私はビジネスリーダーに、「アナウンサーのように話すな」と言います。役者や歌手に、「ステージで腹から声を出すとは考えるな」と言います。
調整は今すぐ使えるとしても、トレーニングが今日使えることはありません。アナウンサーのような滑舌練習、オペラ歌手のような腹式呼吸の練習は、毎日やります。
○心身の問題
筋トレや柔軟に対して、私は「自分のメニュ」と「教えるメニュ」と分けています。
「他のトレーナーのメニュ」も否定もしません。「どんなメニュでもよい」と言っています。本人にとってよいのか悪いのかは別のことです。
どんなレッスンでも、生徒もトレーナーも思い込みのなかでやっています。ですから、「あまり片寄らないようにやる方がよい」といえます。
たとえば、走ることをいくら練習しても、山を登るときはつらいでしょう。それには階段を上るような運動の方がよいトレーニングになるでしょう。
息を深く吐いてみるのは、深く息を吐くためでありません。表現の声の必要に応じた深さで入れるようにするためのシミュレーションです。「息が浅い」と言うのも、ことばへの感覚やスピード感が劣っていることが問題なのです。すぐに息を深くしても直りません。
喉が弱くなった。
声量がなくなった。
声域がせまくなった。
これらは、一つひとつの問題より、心身の問題であることが多いです。発声法や喉の問題にするのと、トレーナーとしては教えやすいし、そこでできたように思わせられやすいからです。心身のトレーニングで、あなたの実力は2、3割は、アップする(取り戻せる)はずです。
〇一つの声として、みる
魅力的な声
説得力のある声
強い声
よい声
安定している声
これらは、それぞれに違います。できたら一つの声(の応用)でまかなえるのが理想的です。すべて自由に変じて対応できるのが理想ですが…難しいものです。

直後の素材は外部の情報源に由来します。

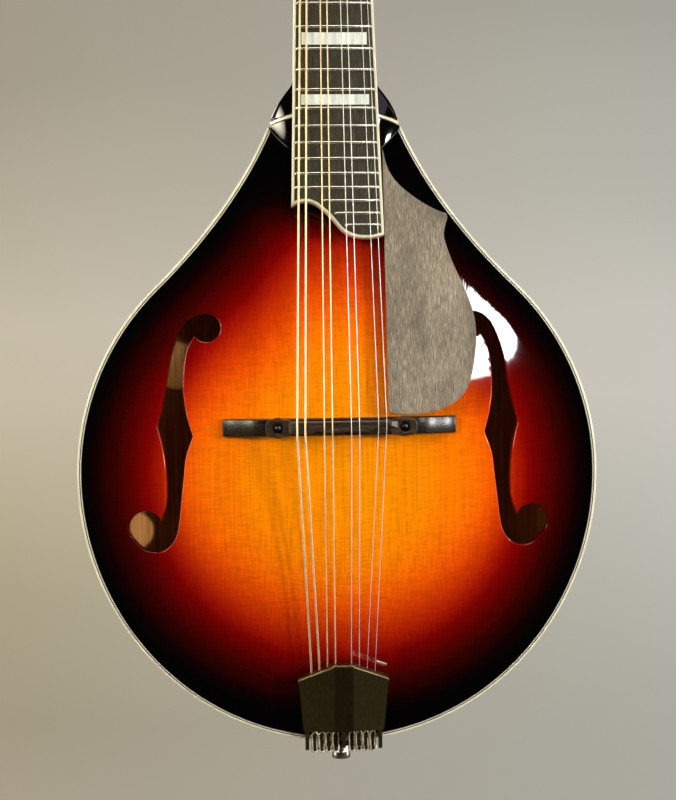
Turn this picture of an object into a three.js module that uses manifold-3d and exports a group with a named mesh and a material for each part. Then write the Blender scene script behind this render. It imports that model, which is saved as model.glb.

自分の声を中心に、自分の声の中心をみつけ、イメージや理想をその可能性のマックスのところにおきます。そうするようにできるようにすることです。
あこがれの人の声を中心にして、まねていこうとしたり、そこで自分の声とのギャップを埋めようとしないことです。またいくつもの声の出し方をそれぞれに使い分けて、つくってしまうようなことも感心しません。教え方としては一般化しているようですが、特別な目的の場合を除いて、私のところでは行っていません。
発音、話し方、歌い方などの表現においては、一流の作品からストレートによい影響を受けてください。そういう環境に身をおきましょう。
たった一人の相手を見本にするのでなく、何人もの一流の人から多面的に刺激を受けて、自分の未熟さを補いましょう。一流のアーティストの共通のベースに気づき、自分の不足を補っていくといのです。